EXERCISE TASK
Repeat the listing in full. Nothing may be added or left out.

A run of records
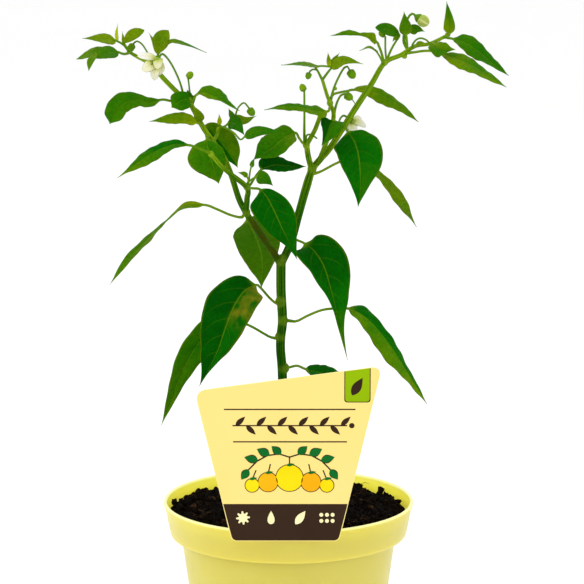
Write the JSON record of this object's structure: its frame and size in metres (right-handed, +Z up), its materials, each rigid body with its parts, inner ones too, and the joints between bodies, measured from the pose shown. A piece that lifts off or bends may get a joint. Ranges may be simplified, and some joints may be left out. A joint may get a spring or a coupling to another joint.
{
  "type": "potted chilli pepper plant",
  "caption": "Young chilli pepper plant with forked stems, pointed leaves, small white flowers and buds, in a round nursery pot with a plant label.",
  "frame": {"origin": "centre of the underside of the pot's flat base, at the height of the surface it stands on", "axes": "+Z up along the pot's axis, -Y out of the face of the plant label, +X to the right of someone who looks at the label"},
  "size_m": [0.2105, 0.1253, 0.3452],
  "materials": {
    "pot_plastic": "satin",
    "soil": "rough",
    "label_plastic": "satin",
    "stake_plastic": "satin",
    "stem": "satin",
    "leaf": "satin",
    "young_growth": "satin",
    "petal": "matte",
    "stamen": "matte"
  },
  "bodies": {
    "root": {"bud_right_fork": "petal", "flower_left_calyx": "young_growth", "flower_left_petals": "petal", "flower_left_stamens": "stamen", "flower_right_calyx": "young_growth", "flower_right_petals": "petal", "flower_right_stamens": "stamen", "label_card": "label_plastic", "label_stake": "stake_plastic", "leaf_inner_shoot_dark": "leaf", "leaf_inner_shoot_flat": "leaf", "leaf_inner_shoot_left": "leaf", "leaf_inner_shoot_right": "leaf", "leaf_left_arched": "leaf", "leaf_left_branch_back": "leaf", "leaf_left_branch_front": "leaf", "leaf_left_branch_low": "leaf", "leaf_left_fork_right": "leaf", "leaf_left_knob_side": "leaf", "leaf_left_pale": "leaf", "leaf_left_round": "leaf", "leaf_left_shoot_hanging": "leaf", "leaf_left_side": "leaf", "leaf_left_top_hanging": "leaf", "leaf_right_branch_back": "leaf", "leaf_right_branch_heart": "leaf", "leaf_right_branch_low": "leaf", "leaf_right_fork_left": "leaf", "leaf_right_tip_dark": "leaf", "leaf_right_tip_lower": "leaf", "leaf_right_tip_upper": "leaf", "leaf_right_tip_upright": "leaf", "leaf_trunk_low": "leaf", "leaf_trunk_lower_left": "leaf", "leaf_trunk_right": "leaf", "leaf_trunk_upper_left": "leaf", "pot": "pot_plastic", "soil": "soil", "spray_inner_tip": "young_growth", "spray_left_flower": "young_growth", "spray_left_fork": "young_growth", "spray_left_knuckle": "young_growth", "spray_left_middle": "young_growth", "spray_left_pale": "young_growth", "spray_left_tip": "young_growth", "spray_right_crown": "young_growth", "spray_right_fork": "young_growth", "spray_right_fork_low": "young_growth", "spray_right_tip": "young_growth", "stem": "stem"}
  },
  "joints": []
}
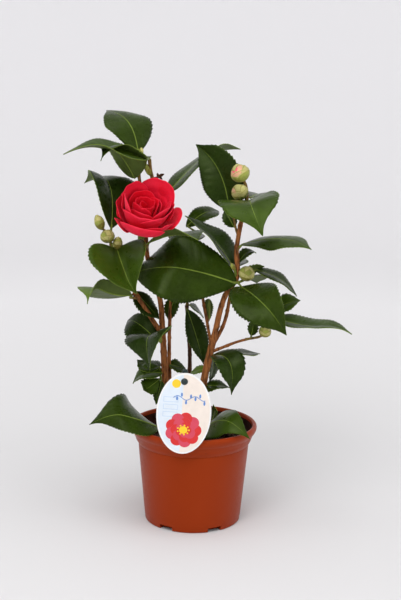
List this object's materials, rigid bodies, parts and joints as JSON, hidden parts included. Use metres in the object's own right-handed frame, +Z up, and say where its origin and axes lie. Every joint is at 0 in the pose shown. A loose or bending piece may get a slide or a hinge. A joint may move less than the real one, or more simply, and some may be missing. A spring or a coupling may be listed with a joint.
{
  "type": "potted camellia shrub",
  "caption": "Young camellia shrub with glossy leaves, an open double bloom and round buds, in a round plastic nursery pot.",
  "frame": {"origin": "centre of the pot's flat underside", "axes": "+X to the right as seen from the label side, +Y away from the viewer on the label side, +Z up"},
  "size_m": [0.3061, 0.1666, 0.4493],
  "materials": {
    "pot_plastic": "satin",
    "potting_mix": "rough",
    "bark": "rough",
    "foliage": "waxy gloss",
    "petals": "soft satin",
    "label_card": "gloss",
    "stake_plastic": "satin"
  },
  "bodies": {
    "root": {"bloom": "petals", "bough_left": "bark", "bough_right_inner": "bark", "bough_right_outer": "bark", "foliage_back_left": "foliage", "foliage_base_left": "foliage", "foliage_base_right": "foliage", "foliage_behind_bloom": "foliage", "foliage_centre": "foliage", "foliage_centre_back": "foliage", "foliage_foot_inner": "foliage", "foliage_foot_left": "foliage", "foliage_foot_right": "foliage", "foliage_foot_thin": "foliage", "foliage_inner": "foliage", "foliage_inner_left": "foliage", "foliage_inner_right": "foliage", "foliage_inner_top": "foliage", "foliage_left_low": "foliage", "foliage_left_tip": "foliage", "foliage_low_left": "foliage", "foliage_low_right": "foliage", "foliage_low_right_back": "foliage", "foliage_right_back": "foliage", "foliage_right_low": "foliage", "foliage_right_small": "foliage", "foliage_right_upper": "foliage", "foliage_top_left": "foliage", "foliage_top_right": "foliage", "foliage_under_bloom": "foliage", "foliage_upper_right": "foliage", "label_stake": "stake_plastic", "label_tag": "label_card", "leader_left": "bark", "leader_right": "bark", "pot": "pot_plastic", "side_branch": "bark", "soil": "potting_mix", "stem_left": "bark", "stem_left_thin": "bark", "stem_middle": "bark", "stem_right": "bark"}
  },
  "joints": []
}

RESULT BELOW
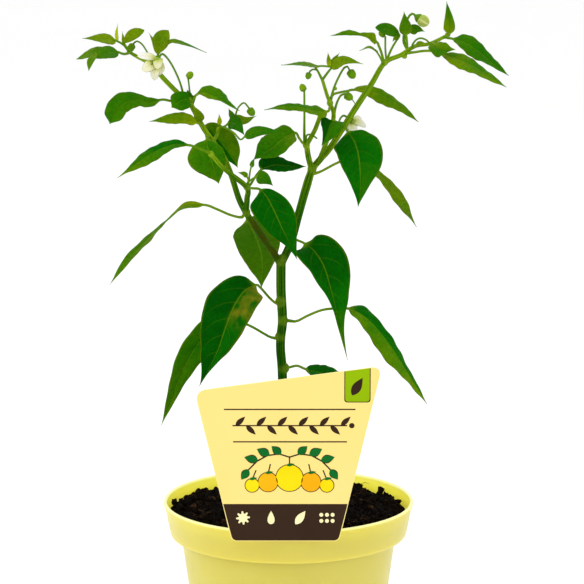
Write the JSON record of this object's structure: its frame and size in metres (right-handed, +Z up), its materials, each rigid body with its parts, inner ones too, and the joints between bodies, measured from the pose shown. A piece that lifts off or bends may get a joint. Ranges may be simplified, and some joints may be left out. A joint may get a spring or a coupling to another joint.
{
  "type": "potted chilli pepper plant",
  "caption": "Young chilli pepper plant with forked stems, pointed leaves, small white flowers and buds, in a round nursery pot with a plant label.",
  "frame": {"origin": "centre of the underside of the pot's flat base, at the height of the surface it stands on", "axes": "+Z up along the pot's axis, -Y out of the face of the plant label, +X to the right of someone who looks at the label"},
  "size_m": [0.2105, 0.1253, 0.3452],
  "materials": {
    "pot_plastic": "satin",
    "soil": "rough",
    "label_plastic": "satin",
    "stake_plastic": "satin",
    "stem": "satin",
    "leaf": "satin",
    "young_growth": "satin",
    "petal": "matte",
    "stamen": "matte"
  },
  "bodies": {
    "root": {"bud_right_fork": "petal", "flower_left_calyx": "young_growth", "flower_left_petals": "petal", "flower_left_stamens": "stamen", "flower_right_calyx": "young_growth", "flower_right_petals": "petal", "flower_right_stamens": "stamen", "label_card": "label_plastic", "label_stake": "stake_plastic", "leaf_inner_shoot_dark": "leaf", "leaf_inner_shoot_flat": "leaf", "leaf_inner_shoot_left": "leaf", "leaf_inner_shoot_right": "leaf", "leaf_left_arched": "leaf", "leaf_left_branch_back": "leaf", "leaf_left_branch_front": "leaf", "leaf_left_branch_low": "leaf", "leaf_left_fork_right": "leaf", "leaf_left_knob_side": "leaf", "leaf_left_pale": "leaf", "leaf_left_round": "leaf", "leaf_left_shoot_hanging": "leaf", "leaf_left_side": "leaf", "leaf_left_top_hanging": "leaf", "leaf_right_branch_back": "leaf", "leaf_right_branch_heart": "leaf", "leaf_right_branch_low": "leaf", "leaf_right_fork_left": "leaf", "leaf_right_tip_dark": "leaf", "leaf_right_tip_lower": "leaf", "leaf_right_tip_upper": "leaf", "leaf_right_tip_upright": "leaf", "leaf_trunk_low": "leaf", "leaf_trunk_lower_left": "leaf", "leaf_trunk_right": "leaf", "leaf_trunk_upper_left": "leaf", "pot": "pot_plastic", "soil": "soil", "spray_inner_tip": "young_growth", "spray_left_flower": "young_growth", "spray_left_fork": "young_growth", "spray_left_knuckle": "young_growth", "spray_left_middle": "young_growth", "spray_left_pale": "young_growth", "spray_left_tip": "young_growth", "spray_right_crown": "young_growth", "spray_right_fork": "young_growth", "spray_right_fork_low": "young_growth", "spray_right_tip": "young_growth", "stem": "stem"}
  },
  "joints": []
}
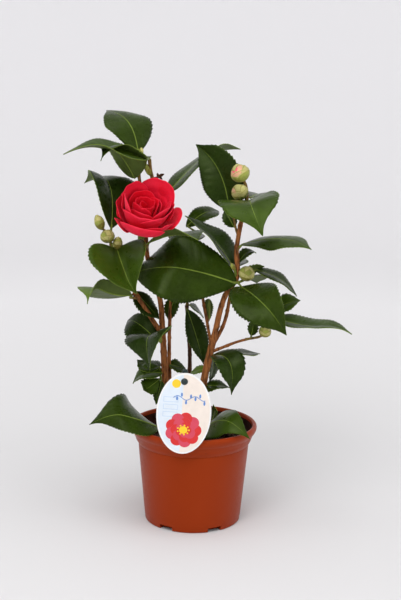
List this object's materials, rigid bodies, parts and joints as JSON, hidden parts included. Use metres in the object's own right-handed frame, +Z up, and say where its origin and axes lie. Every joint is at 0 in the pose shown. A loose or bending piece may get a slide or a hinge. A joint may move less than the real one, or more simply, and some may be missing. A spring or a coupling may be listed with a joint.
{
  "type": "potted camellia shrub",
  "caption": "Young camellia shrub with glossy leaves, an open double bloom and round buds, in a round plastic nursery pot.",
  "frame": {"origin": "centre of the pot's flat underside", "axes": "+X to the right as seen from the label side, +Y away from the viewer on the label side, +Z up"},
  "size_m": [0.3061, 0.1666, 0.4493],
  "materials": {
    "pot_plastic": "satin",
    "potting_mix": "rough",
    "bark": "rough",
    "foliage": "waxy gloss",
    "petals": "soft satin",
    "label_card": "gloss",
    "stake_plastic": "satin"
  },
  "bodies": {
    "root": {"bloom": "petals", "bough_left": "bark", "bough_right_inner": "bark", "bough_right_outer": "bark", "foliage_back_left": "foliage", "foliage_base_left": "foliage", "foliage_base_right": "foliage", "foliage_behind_bloom": "foliage", "foliage_centre": "foliage", "foliage_centre_back": "foliage", "foliage_foot_inner": "foliage", "foliage_foot_left": "foliage", "foliage_foot_right": "foliage", "foliage_foot_thin": "foliage", "foliage_inner": "foliage", "foliage_inner_left": "foliage", "foliage_inner_right": "foliage", "foliage_inner_top": "foliage", "foliage_left_low": "foliage", "foliage_left_tip": "foliage", "foliage_low_left": "foliage", "foliage_low_right": "foliage", "foliage_low_right_back": "foliage", "foliage_right_back": "foliage", "foliage_right_low": "foliage", "foliage_right_small": "foliage", "foliage_right_upper": "foliage", "foliage_top_left": "foliage", "foliage_top_right": "foliage", "foliage_under_bloom": "foliage", "foliage_upper_right": "foliage", "label_stake": "stake_plastic", "label_tag": "label_card", "leader_left": "bark", "leader_right": "bark", "pot": "pot_plastic", "side_branch": "bark", "soil": "potting_mix", "stem_left": "bark", "stem_left_thin": "bark", "stem_middle": "bark", "stem_right": "bark"}
  },
  "joints": []
}